Zhao, S., Liu, C., Zheng, W., Ma, Z., Cao, T., Zhao, J., (…), Wang, X. (2017). Micromono-spora parathelypteridis sp. nov., an endophytic actinomycete with antifungal activity isolated from the root of Parathelypteris beddomei (Bak.) Ching. International Journal of Systematic and Evolutionary Microbiology, 67(2), 268-274.

 

'Another point: the bacterial isolates produce secondary metabolites under certain, well presented, environmental conditions (physical conditions, agar-medium etc.). You argue that you had to find the right medium to make the isolates produce secondary metabolites. I argue, that, in planta, other strains may produce secondary metabolites. It is conceivable that isolates that did not produce any secondary metabolites on agar, do so in planta. From a biocontrol point of view, the ability to colonize plants might be much more important than the production of secondary metabolites.'

We agree that the antifungal activity of bacteria is dependent on many biotic and abiotic factors, i.e. environmental conditions (in vitro or in planta), physical conditions, or agar-medium composition. In our manuscript, we report on the antifungal ability of bacteria against common phytopathogenic fungi, which was shown on the basis of the in vitro evaluation. This antifungal ability is strongly dependent on the carbon and nitrogen sources. In future, we will try to isolate and indicate the substance/substances responsible for antifungal activity. Moreover, the appropriate methods to produce antifungal substances may be used in commercial production of bioinoculants (Vassileva et al., 2021; Silva et al., 2022).

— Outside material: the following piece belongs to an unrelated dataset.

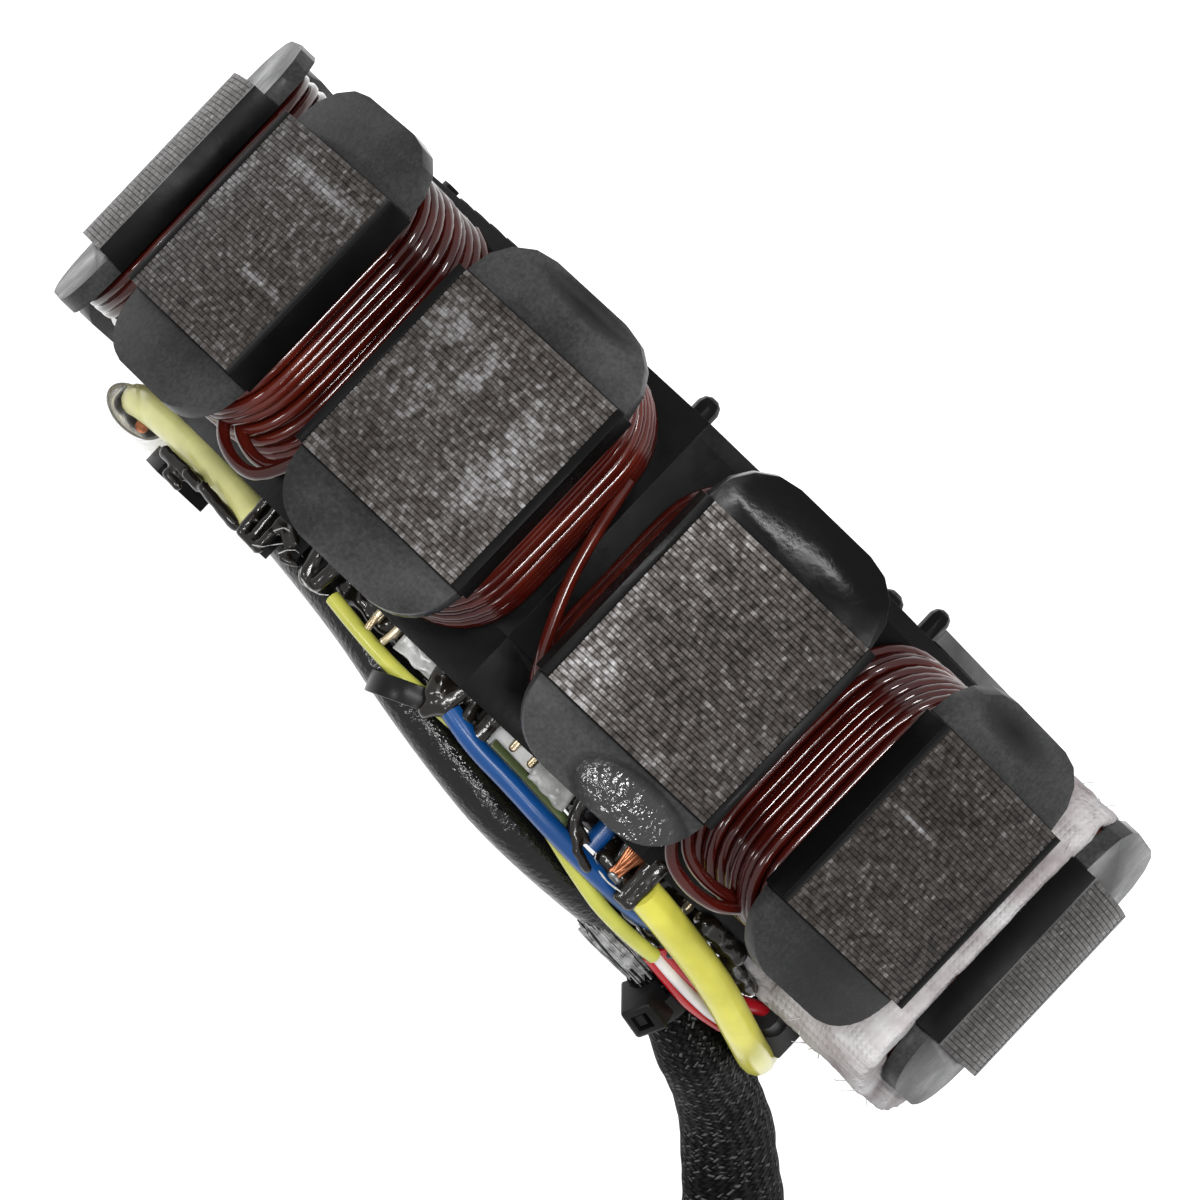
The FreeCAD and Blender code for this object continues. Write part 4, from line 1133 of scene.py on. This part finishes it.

Silva, G. D. C., Kitano, I. T., Ribeiro, I. A. D. F., Lacava, P. T. (2022). The potential use of actinomycetes as microbial inoculants and biopesticides in agriculture. Frontiers in Soil Science, 2.

Vassileva, M., Malusà, E., Sas-Paszt, L., Trzcinski, P., Galvez, A., Flor-Peregrin, E., (...), Vassilev, N. (2021). Fermentation strategies to improve soil bio-inoculant production and quali-ty. Microorganisms, 9(6), 1254.

 

'Your manuscript describes some strains of a plant endophyte, but it does contibute only very little to biocontrol, as you propose in your introduction.'

We agree that some statements included in our manuscript suggest that our strains have potential as biocontrol factors. These sentences have been removed or changed as follows:

The title of the manuscript: ‘In vitro screening of endophytic Micromonospora strains associated with white clover for biological control of phytopathogenic fungi and promotion of plant growth’ was corrected. Phrase ‘biological control’ has been deleted and now the title reads: ‘In vitro screening of endophytic Micromonospora strains associated with white clover for antimicrobial activity against phytopathogenic fungi and promotion of plant growth’.

Phrase: ‘To evaluate their potential as biocontrol agents’ (lines 48-49) has been removed.

Sentence: ‘The results indicate the in vitro potential of selected strains as biocontrol factors and plant growth promotion.’ (line 295-298) has been changed. The information about the necessity of deeper analysis of bacterial biocontrol activity has been added: ‘The results indicate the in vitro potential of selected strains as plant growth promotion agents. Further studies are necessary to evaluate the use of the studied strains in biocontrol of phytopathogenic fungi’.